Jesus also welcomes anyone and everyone who turns their life over to Him.
Ruth responds to Boaz’s goodness in trusting submission. He wants the best for her. And Jesus wants the best for us!
- The honour that God bestows on Ruth and Boaz, integrating them into the family of Jesus is something they could not have foreseen. We know now, but all they knew then was the blessing of a loving family, in a community that acknowledged their integrity. They weren’t looking for fame, as so many do today…
- I expect that we would not have exactly the same human form of Jesus, if the characters in this story had not been trustfully submissive. The best came from the union of the two – Ruth and Boaz. And we can only have the best as a church if we are truly united to Jesus – otherwise the fruits will not be there.

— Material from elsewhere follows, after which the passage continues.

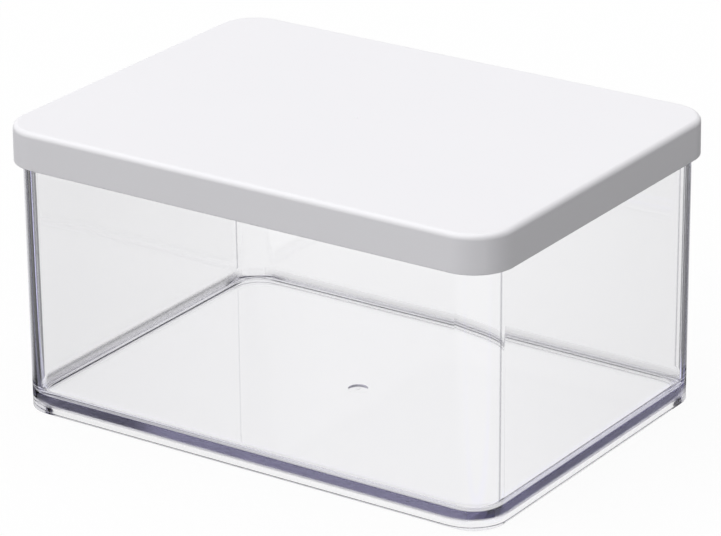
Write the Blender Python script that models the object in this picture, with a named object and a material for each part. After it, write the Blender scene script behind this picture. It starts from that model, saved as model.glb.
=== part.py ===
"""A clear rectangular storage tub with a white push-on lid and the soft seal ring that the lid carries.

Metres, +Z up. The long side lies along X. The origin is the centre of the base, on the surface that the
tub stands on. Every outline is a rounded rectangle, set out or in from the outside of the tub at its rim.
"""

import math

import bmesh
import bpy

MM = 0.001

# Tub
TUB_LENGTH = 194.0 * MM
TUB_WIDTH = 140.5 * MM
TUB_HEIGHT = 102.9 * MM
TUB_CORNER = 12.0 * MM
INNER_CORNER = 10.6 * MM
WALL = 2.0 * MM
OUTER_TAPER = 0.2 * MM
INNER_TAPER = 0.5 * MM
RIM_ROUND = 0.6 * MM
FLOOR = 2.4 * MM
FLOOR_FILLET = 4.3 * MM

# Foot rim under the floor
FOOT_HEIGHT = 2.7 * MM
FOOT_WIDTH = 2.4 * MM
FOOT_INNER_CORNER = 15.0 * MM
FOOT_FILLET = 1.2 * MM
FOOT_OUTER_ROUND = 0.3 * MM
FOOT_INNER_ROUND = 0.3 * MM

# Gate recess in the middle of the floor's underside, with the stub of the gate in it
GATE_RECESS_WIDTH = 7.4 * MM
GATE_RECESS_DEPTH = 0.5 * MM
GATE_STUB_WIDTH = 1.6 * MM
GATE_STUB_HEIGHT = 0.25 * MM

# Lid
LID_PLATE = 2.2 * MM
LID_WALL = 2.0 * MM
LID_FILLET = 2.0 * MM
SKIRT_HEIGHT = 13.8 * MM
SKIRT_TAPER = 0.12 * MM
EDGE_ROUND = 0.4 * MM
LID_GATE_WIDTH = 1.2 * MM
LID_GATE_DEPTH = 0.15 * MM

# Plug wall that goes down inside the rim, and the groove round it
PLUG_WALL = 2.8 * MM
PLUG_DEPTH = 10.8 * MM
PLUG_LEAD_IN = 0.9 * MM
PLUG_ROOT_FILLET = 1.0 * MM
GROOVE_DEPTH = 1.4 * MM
GROOVE_HEIGHT = 3.2 * MM
GROOVE_DROP = 4.9 * MM

# Seal ring
SEAL_LIP = 0.5 * MM
SEAL_LIP_TIP = 0.25 * MM
SEAL_LIP_RISE = 0.35 * MM

# Clearances
SEAT_GAP = 0.3 * MM
SKIRT_GAP = 1.0 * MM
PLUG_GAP = 1.0 * MM
CHANNEL_FILLET = 0.5 * MM

# Fineness of the curves
CORNER_STEPS = 12
FILLET_STEPS = 4
GATE_SIDES = 24
DOME_STEPS = 4
SMOOTH_BELOW = math.radians(35)

# Places that follow from the sizes above
FLOOR_TOP = FOOT_HEIGHT + FLOOR
LID_SEAT = TUB_HEIGHT + SEAT_GAP


def clear_scene():
    """Removes what the scene holds before the model is made."""
    for obj in list(bpy.data.objects):
        bpy.data.objects.remove(obj, do_unlink=True)


def material(name, color, roughness, alpha=1.0, transmission=0.0, ior=1.5):
    """A plain plastic or rubber finish."""
    made = bpy.data.materials.new(name)
    made.use_nodes = True
    shader = made.node_tree.nodes["Principled BSDF"]
    shader.inputs["Base Color"].default_value = (*color, 1.0)
    shader.inputs["Roughness"].default_value = roughness
    shader.inputs["Metallic"].default_value = 0.0
    shader.inputs["Alpha"].default_value = alpha
    shader.inputs["Transmission Weight"].default_value = transmission
    shader.inputs["IOR"].default_value = ior
    return made


def clear_plastic():
    return material("clear_plastic", (0.86, 0.87, 0.92), 0.03, 0.35, 0.9, 1.57)


def white_plastic():
    return material("white_plastic", (0.86, 0.86, 0.87), 0.38)


def seal_rubber():
    return material("seal_rubber", (0.78, 0.79, 0.8), 0.55)


def corner_radius(outset):
    """The corner radius of an outline that follows the outside of the tub's wall, or the inside of it."""
    if outset > -WALL / 2:
        return TUB_CORNER + outset
    return INNER_CORNER + WALL + outset


def outline(outset, height, corner=None):
    """A rounded rectangle outside the tub's outline by outset."""
    half_x = TUB_LENGTH / 2 + outset
    half_y = TUB_WIDTH / 2 + outset
    radius = corner_radius(outset) if corner is None else corner
    points = []
    for sign_x, sign_y, first in ((1, 1, 0), (-1, 1, 90), (-1, -1, 180), (1, -1, 270)):
        centre_x = sign_x * (half_x - radius)
        centre_y = sign_y * (half_y - radius)
        for step in range(CORNER_STEPS + 1):
            angle = math.radians(first + 90 * step / CORNER_STEPS)
            x = centre_x + radius * math.cos(angle)
            y = centre_y + radius * math.sin(angle)
            points.append((x, y, height))
    return points


def circle(radius, height):
    """A circle round the Z axis."""
    angles = [2 * math.pi * side / GATE_SIDES for side in range(GATE_SIDES)]
    return [(radius * math.cos(a), radius * math.sin(a), height) for a in angles]


def arc(out, up, radius, start, end):
    """Points of a section round a centre, from one angle to another in degrees."""
    turn = (end - start) / FILLET_STEPS
    angles = [math.radians(start + turn * step) for step in range(FILLET_STEPS + 1)]
    return [(out + radius * math.cos(a), up + radius * math.sin(a)) for a in angles]


def outlines(section):
    """The outline through each point of a section."""
    return [outline(out, up) for out, up in section]


def loft(name, rings, finish, is_loop=False):
    """A body skinned over rings of equal length. The first and last ring are filled, or joined in a loop."""
    bm = bmesh.new()
    loops = [[bm.verts.new(point) for point in ring] for ring in rings]
    pairs = list(zip(loops, loops[1:]))
    if is_loop:
        pairs.append((loops[-1], loops[0]))
    else:
        bm.faces.new(loops[0])
        bm.faces.new(loops[-1])
    for lower, upper in pairs:
        for i, corner in enumerate(lower):
            following = (i + 1) % len(lower)
            bm.faces.new((corner, lower[following], upper[following], upper[i]))
    bmesh.ops.recalc_face_normals(bm, faces=bm.faces)
    mesh = bpy.data.meshes.new(name)
    bm.to_mesh(mesh)
    bm.free()
    mesh.shade_smooth()
    mesh.set_sharp_from_angle(angle=SMOOTH_BELOW)
    body = bpy.data.objects.new(name, mesh)
    if finish:
        mesh.materials.append(finish)
    bpy.context.scene.collection.objects.link(body)
    return body


def cut(body, name, rings):
    """Cuts the shape skinned over the rings out of a body."""
    cutter = loft(name, rings, None)
    cutter.parent = body
    cutter.hide_render = True
    cutter.display_type = "WIRE"
    boolean = body.modifiers.new(name, "BOOLEAN")
    boolean.operation = "DIFFERENCE"
    boolean.solver = "EXACT"
    boolean.object = cutter


def foot_inner_side():
    """Rings from the floor's underside to the bottom of the foot, along its inner side."""
    face = -OUTER_TAPER - FOOT_WIDTH
    fillet = arc(face - FOOT_FILLET, FOOT_HEIGHT - FOOT_FILLET, FOOT_FILLET, 90, 0)
    edge = arc(face + FOOT_INNER_ROUND, FOOT_INNER_ROUND, FOOT_INNER_ROUND, 180, 270)
    return [outline(out, up, FOOT_INNER_CORNER + out - face) for out, up in fillet + edge]


def tub_section():
    """Section of the tub from the bottom of the foot, up the outside, over the rim and down to the floor."""
    foot = arc(-OUTER_TAPER - FOOT_OUTER_ROUND, FOOT_OUTER_ROUND, FOOT_OUTER_ROUND, -90, 0)
    rim_outside = arc(-RIM_ROUND, TUB_HEIGHT - RIM_ROUND, RIM_ROUND, 0, 90)
    rim_inside = arc(RIM_ROUND - WALL, TUB_HEIGHT - RIM_ROUND, RIM_ROUND, 90, 180)
    inner_foot = -WALL - INNER_TAPER
    floor_edge = arc(inner_foot - FLOOR_FILLET, FLOOR_TOP + FLOOR_FILLET, FLOOR_FILLET, 0, -90)
    return foot + rim_outside + rim_inside + floor_edge


def gate_recess():
    """A shallow dome up into the floor's underside, with the gate's stub left standing in its middle."""
    mouth = GATE_RECESS_WIDTH / 2
    stub = GATE_STUB_WIDTH / 2
    rings = [circle(mouth, FOOT_HEIGHT - GATE_RECESS_DEPTH)]
    for step in range(DOME_STEPS + 1):
        radius = mouth + (stub - mouth) * step / DOME_STEPS
        rise = GATE_RECESS_DEPTH * (1 - ((radius - stub) / (mouth - stub)) ** 2)
        rings.append(circle(radius, FOOT_HEIGHT + rise))
    rings.append(circle(stub, FOOT_HEIGHT + GATE_RECESS_DEPTH - GATE_STUB_HEIGHT))
    return rings


def make_tub(finish):
    tub = loft("tub", foot_inner_side() + outlines(tub_section()), finish)
    cut(tub, "gate_recess_cutter", gate_recess())
    return tub


def plug_face():
    """How far the outside of the plug wall lies in from the tub's outline."""
    return -WALL - PLUG_GAP


def groove_section(face):
    """The groove in the plug wall's outside, from its upper edge to its lower edge."""
    top = -GROOVE_DROP
    bottom = top - GROOVE_HEIGHT
    return [(face, top), (face - GROOVE_DEPTH, top), (face - GROOVE_DEPTH, bottom), (face, bottom)]


def lid_section():
    """Section of the lid from the top face, down the skirt, round the rim's channel and the plug wall.
    Heights are measured from the underside of the plate."""
    outside = SKIRT_GAP + LID_WALL
    skirt_bottom = LID_PLATE - SKIRT_HEIGHT
    top_edge = arc(outside - SKIRT_TAPER - LID_FILLET, LID_PLATE - LID_FILLET, LID_FILLET, 90, 0)
    edge = skirt_bottom + EDGE_ROUND
    skirt_outer_edge = arc(outside - EDGE_ROUND, edge, EDGE_ROUND, 0, -90)
    skirt_inner_edge = arc(SKIRT_GAP + EDGE_ROUND, edge, EDGE_ROUND, -90, -180)
    skirt_root = arc(SKIRT_GAP - SKIRT_TAPER - CHANNEL_FILLET, -CHANNEL_FILLET, CHANNEL_FILLET, 0, 90)
    face = plug_face()
    plug_root = arc(face + CHANNEL_FILLET, -CHANNEL_FILLET, CHANNEL_FILLET, 90, 180)
    lead_in = arc(face - PLUG_LEAD_IN, -PLUG_DEPTH + PLUG_LEAD_IN, PLUG_LEAD_IN, 0, -90)
    inside = face - PLUG_WALL
    inner_edge = arc(inside + EDGE_ROUND, -PLUG_DEPTH + EDGE_ROUND, EDGE_ROUND, -90, -180)
    inner_root = arc(inside - PLUG_ROOT_FILLET, -PLUG_ROOT_FILLET, PLUG_ROOT_FILLET, 0, 90)
    skirt = top_edge + skirt_outer_edge + skirt_inner_edge + skirt_root
    plug = plug_root + groove_section(face) + lead_in + inner_edge + inner_root
    return skirt + plug


def make_lid(finish):
    lid = loft("lid", outlines(lid_section()), finish)
    lid.location.z = LID_SEAT
    mark = LID_GATE_WIDTH / 2
    heights = (LID_PLATE - LID_GATE_DEPTH, LID_PLATE + LID_GATE_DEPTH)
    cut(lid, "lid_gate_cutter", [circle(mark, height) for height in heights])
    return lid


def seal_section():
    """Section of the seal ring: a square root that fills the groove, and two lips that lean up and out
    towards the tub's wall."""
    back = plug_face() - GROOVE_DEPTH + SEAT_GAP
    front = plug_face()
    tip = -WALL - SEAT_GAP
    top = -GROOVE_DROP - SEAT_GAP
    bottom = -GROOVE_DROP - GROOVE_HEIGHT + SEAT_GAP
    middle = (top + bottom) / 2
    section = [(back, bottom), (back, top), (front, top)]
    for lip_top in (top, middle):
        root = lip_top - SEAL_LIP_RISE - SEAL_LIP
        section += [(tip, lip_top), (tip, lip_top - SEAL_LIP_TIP), (front, root)]
    return section + [(front, bottom)]


def make_seal(lid, finish):
    seal = loft("lid_seal", outlines(seal_section()), finish, is_loop=True)
    seal.parent = lid
    return seal


def main():
    clear_scene()
    make_tub(clear_plastic())
    lid = make_lid(white_plastic())
    make_seal(lid, seal_rubber())


main()
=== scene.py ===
"""Looks of a clear rectangular storage tub with a white push-on lid and a soft seal ring.

Metres, +Z up. Every outline is a rounded rectangle, set out or in from the outside of the tub at its rim.
The tub, the lid and the seal are remade here with fine curves, at the sizes of the solids that they replace.
"""

import math

import bmesh
import bpy
from mathutils import Matrix, Vector


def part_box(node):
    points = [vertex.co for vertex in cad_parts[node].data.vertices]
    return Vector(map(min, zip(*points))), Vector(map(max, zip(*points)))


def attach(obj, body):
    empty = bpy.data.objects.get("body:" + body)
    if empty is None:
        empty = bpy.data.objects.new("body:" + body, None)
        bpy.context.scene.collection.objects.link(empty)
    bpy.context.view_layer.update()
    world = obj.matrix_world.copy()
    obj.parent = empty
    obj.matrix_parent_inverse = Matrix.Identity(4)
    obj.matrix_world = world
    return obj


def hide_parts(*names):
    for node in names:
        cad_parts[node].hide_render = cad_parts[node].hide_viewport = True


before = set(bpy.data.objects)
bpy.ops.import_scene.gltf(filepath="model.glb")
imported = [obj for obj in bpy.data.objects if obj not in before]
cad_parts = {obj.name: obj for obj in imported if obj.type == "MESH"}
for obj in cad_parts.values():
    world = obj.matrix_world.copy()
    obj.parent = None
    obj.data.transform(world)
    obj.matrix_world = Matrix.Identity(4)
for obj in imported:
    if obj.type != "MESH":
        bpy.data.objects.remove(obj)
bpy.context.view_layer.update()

MM = 0.001

# Sizes read from the solids
TUB_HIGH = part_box("tub")[1]
LID_LOW, LID_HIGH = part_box("lid")
TUB_HALF_X = TUB_HIGH.x
TUB_HALF_Y = TUB_HIGH.y
TUB_TOP = TUB_HIGH.z
LID_OUTSET = LID_HIGH.x - TUB_HIGH.x

# Tub
TUB_CORNER = 12.0 * MM
INNER_CORNER = 10.6 * MM
WALL = 2.0 * MM
OUTER_TAPER = 0.2 * MM
INNER_TAPER = 0.5 * MM
RIM_ROUND = 0.6 * MM
FLOOR = 2.4 * MM
FLOOR_FILLET = 4.3 * MM
FOOT_HEIGHT = 2.7 * MM
FOOT_WIDTH = 2.4 * MM
FOOT_INNER_CORNER = 15.0 * MM
FOOT_FILLET = 1.2 * MM
FOOT_OUTER_ROUND = 0.3 * MM
FOOT_INNER_ROUND = 0.3 * MM
GATE_RECESS_WIDTH = 7.4 * MM
GATE_RECESS_DEPTH = 0.5 * MM
GATE_STUB_WIDTH = 1.6 * MM
GATE_STUB_HEIGHT = 0.25 * MM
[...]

- The end of the book of Ruth expresses such a community spirit of celebration. Everyone felt blest by the union of Ruth and Boaz and the fruit of it. And the praise went straight up to the Lord their God (4:14). When we as a church submit to the God who wants the best for us, both individually and corporately, everyone is blest! And that blessing is what God has planned for us, because He loves us.
To trust God because we know Him to love us so much that His plan for us is for our best!
Therefore to OBEY HIM, so that His good plan will come to pass.